TASK STATEMENT: Retype word for word the lines lying between the line containing "fills the lid" and the line containing "# lies where", together with those two lines themselves, and nothing besides.

begin

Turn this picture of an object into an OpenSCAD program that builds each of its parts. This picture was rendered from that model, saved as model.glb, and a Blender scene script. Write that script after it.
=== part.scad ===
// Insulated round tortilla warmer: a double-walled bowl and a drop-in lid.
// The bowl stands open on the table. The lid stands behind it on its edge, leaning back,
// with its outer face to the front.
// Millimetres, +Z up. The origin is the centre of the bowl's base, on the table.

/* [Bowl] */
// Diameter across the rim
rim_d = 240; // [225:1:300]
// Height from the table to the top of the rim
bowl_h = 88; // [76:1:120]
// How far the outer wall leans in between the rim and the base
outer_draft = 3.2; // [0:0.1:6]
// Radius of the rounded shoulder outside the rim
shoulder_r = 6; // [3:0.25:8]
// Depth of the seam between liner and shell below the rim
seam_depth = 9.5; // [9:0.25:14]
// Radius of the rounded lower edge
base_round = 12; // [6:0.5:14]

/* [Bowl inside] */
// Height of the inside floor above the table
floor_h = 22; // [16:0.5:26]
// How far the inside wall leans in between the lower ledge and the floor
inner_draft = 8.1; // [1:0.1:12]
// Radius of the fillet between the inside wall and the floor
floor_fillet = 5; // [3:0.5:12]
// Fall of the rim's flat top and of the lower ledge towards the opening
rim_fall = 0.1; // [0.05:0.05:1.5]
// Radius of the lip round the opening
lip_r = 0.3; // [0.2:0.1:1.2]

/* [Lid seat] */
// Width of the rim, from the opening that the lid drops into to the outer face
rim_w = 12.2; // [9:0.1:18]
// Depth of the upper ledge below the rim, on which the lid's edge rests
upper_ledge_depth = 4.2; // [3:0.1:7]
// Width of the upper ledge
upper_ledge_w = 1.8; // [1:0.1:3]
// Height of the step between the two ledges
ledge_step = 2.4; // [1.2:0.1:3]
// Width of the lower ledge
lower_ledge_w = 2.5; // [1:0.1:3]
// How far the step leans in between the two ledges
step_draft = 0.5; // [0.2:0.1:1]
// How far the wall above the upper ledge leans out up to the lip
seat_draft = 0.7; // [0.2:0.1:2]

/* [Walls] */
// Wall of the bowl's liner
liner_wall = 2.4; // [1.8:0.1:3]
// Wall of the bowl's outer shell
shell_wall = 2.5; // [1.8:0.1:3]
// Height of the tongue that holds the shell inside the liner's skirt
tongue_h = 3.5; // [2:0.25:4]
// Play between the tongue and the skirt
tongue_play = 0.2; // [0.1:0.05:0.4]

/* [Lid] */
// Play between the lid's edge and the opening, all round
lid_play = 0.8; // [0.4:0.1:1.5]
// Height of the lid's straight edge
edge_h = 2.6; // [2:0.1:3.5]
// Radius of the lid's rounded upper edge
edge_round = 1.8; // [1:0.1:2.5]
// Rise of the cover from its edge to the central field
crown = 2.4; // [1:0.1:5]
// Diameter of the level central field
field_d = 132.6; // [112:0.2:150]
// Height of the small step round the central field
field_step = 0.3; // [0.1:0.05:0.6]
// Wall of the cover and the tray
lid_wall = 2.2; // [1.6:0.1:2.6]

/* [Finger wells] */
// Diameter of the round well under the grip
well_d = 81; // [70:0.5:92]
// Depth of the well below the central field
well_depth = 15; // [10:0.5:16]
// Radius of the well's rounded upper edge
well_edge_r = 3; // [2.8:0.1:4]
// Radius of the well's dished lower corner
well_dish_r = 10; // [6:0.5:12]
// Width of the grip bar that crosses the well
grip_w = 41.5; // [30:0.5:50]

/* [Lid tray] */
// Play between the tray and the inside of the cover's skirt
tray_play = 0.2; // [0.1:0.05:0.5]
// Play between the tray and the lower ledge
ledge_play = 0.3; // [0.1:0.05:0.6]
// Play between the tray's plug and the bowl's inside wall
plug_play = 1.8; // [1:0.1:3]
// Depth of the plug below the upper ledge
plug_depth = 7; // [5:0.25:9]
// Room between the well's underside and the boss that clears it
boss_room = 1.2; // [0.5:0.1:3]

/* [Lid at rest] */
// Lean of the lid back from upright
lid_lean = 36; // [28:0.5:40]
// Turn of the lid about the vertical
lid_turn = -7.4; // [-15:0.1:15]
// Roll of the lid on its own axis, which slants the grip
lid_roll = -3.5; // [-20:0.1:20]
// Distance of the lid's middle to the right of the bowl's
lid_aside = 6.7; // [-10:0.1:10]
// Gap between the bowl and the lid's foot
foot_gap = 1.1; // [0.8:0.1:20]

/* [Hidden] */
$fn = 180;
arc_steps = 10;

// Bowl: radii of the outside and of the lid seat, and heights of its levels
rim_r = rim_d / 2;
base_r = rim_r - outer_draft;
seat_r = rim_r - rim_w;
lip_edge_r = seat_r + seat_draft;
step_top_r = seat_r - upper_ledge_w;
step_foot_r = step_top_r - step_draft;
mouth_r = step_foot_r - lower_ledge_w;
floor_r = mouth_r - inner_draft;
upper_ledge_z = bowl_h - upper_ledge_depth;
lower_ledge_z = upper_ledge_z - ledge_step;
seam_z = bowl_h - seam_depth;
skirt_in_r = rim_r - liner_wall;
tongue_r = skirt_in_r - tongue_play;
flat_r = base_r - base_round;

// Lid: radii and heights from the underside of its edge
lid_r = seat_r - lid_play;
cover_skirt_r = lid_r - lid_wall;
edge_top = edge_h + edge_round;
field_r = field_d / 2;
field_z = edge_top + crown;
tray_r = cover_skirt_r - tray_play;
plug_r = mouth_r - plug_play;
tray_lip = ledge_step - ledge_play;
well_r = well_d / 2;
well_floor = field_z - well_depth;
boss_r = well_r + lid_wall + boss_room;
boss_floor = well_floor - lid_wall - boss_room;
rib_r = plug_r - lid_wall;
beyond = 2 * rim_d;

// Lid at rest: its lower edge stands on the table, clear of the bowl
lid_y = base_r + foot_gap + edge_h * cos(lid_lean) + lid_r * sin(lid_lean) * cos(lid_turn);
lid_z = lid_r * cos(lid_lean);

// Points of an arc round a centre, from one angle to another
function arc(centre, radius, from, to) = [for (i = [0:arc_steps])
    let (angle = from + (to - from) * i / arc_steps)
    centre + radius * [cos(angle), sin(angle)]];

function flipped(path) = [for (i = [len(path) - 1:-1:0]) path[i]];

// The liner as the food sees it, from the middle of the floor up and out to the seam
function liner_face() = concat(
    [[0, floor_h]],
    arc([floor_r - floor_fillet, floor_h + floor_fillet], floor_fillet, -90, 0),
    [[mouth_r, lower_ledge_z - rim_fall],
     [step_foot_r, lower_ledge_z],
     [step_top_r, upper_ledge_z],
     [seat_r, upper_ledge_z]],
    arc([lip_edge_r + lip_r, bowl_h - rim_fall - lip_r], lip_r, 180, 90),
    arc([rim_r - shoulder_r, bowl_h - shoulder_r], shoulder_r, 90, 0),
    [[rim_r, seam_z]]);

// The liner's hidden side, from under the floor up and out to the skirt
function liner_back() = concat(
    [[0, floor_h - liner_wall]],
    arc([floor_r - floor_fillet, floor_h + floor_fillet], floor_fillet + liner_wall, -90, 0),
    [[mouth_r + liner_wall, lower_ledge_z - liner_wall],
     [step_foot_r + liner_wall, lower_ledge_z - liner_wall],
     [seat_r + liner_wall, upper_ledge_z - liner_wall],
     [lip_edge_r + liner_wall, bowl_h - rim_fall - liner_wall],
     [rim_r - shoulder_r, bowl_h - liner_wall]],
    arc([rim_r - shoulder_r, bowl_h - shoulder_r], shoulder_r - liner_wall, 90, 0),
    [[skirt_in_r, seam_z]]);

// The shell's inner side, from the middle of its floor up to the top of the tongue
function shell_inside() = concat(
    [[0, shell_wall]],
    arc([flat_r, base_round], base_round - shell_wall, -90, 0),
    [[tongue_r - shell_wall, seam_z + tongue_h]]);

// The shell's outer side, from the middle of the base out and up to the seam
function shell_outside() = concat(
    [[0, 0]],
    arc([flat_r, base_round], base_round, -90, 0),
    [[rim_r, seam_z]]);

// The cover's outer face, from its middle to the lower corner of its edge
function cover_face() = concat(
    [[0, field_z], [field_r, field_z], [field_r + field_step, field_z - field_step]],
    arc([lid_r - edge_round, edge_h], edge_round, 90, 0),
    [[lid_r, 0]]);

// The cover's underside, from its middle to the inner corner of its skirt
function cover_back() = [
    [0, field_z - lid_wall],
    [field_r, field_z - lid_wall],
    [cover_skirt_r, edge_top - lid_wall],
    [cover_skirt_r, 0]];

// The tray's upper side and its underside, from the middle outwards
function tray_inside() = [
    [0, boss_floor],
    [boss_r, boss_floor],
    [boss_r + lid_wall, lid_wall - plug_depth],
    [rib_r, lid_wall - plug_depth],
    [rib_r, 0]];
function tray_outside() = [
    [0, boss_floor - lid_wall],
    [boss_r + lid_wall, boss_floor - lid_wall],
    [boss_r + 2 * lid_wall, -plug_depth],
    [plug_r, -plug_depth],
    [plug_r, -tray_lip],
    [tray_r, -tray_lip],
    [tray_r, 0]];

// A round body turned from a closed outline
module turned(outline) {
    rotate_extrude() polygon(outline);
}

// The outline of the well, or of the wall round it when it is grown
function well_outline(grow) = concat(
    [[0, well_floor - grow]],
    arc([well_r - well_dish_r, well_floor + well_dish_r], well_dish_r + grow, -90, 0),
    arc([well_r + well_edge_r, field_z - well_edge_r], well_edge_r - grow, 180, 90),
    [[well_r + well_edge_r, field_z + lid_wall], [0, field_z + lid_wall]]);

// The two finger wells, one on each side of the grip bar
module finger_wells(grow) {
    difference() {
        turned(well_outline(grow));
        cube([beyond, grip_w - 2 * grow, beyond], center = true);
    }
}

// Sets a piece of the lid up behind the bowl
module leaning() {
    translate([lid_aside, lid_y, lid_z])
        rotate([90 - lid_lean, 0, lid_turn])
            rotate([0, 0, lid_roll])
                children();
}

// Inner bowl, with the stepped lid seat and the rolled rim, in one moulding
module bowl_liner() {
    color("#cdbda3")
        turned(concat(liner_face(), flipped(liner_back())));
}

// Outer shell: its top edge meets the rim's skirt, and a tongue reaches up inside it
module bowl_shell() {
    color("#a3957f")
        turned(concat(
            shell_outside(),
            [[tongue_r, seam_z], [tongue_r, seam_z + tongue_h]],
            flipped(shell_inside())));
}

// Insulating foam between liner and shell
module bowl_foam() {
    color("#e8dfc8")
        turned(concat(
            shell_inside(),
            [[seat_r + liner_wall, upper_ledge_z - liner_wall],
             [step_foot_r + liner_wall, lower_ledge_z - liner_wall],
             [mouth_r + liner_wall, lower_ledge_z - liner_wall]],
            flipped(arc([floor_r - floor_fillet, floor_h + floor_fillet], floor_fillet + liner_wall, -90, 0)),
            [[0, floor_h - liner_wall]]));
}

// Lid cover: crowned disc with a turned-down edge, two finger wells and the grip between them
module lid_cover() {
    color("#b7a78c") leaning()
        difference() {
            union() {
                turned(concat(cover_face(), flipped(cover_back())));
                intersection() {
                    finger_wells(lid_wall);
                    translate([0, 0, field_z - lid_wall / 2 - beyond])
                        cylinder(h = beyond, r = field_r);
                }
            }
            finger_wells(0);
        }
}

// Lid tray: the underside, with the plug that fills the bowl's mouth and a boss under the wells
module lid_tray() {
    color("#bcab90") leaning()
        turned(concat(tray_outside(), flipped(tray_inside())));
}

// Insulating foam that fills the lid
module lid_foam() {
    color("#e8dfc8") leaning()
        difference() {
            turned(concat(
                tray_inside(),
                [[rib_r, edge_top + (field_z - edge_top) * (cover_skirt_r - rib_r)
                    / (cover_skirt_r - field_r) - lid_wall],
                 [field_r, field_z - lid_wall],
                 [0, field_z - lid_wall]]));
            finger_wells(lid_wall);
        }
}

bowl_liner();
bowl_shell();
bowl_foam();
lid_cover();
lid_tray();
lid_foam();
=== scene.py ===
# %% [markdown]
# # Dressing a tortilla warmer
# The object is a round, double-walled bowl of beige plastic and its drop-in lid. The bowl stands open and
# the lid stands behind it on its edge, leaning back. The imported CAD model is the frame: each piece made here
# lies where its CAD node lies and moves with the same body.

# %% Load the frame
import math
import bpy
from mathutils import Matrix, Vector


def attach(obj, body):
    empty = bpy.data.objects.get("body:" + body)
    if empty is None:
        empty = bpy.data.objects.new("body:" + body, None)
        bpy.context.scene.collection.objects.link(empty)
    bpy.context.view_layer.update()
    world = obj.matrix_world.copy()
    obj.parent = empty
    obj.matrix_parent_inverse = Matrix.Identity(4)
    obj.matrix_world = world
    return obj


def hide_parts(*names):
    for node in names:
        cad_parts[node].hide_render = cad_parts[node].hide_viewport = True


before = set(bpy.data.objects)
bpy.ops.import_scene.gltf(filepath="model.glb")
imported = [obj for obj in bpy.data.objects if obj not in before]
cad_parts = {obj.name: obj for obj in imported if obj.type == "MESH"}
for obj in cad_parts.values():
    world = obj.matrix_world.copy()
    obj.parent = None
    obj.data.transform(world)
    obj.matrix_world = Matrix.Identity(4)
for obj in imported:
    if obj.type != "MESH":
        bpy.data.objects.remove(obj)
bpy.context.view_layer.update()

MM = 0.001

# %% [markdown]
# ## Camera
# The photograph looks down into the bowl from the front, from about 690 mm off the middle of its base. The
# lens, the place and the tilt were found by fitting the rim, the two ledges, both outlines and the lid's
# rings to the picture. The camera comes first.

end

EXERCISE RESPONSE:
// Insulating foam that fills the lid
module lid_foam() {
    color("#e8dfc8") leaning()
        difference() {
            turned(concat(
                tray_inside(),
                [[rib_r, edge_top + (field_z - edge_top) * (cover_skirt_r - rib_r)
                    / (cover_skirt_r - field_r) - lid_wall],
                 [field_r, field_z - lid_wall],
                 [0, field_z - lid_wall]]));
            finger_wells(lid_wall);
        }
}

bowl_liner();
bowl_shell();
bowl_foam();
lid_cover();
lid_tray();
lid_foam();
=== scene.py ===
# %% [markdown]
# # Dressing a tortilla warmer
# The object is a round, double-walled bowl of beige plastic and its drop-in lid. The bowl stands open and
# the lid stands behind it on its edge, leaning back. The imported CAD model is the frame: each piece made here
# lies where its CAD node lies and moves with the same body.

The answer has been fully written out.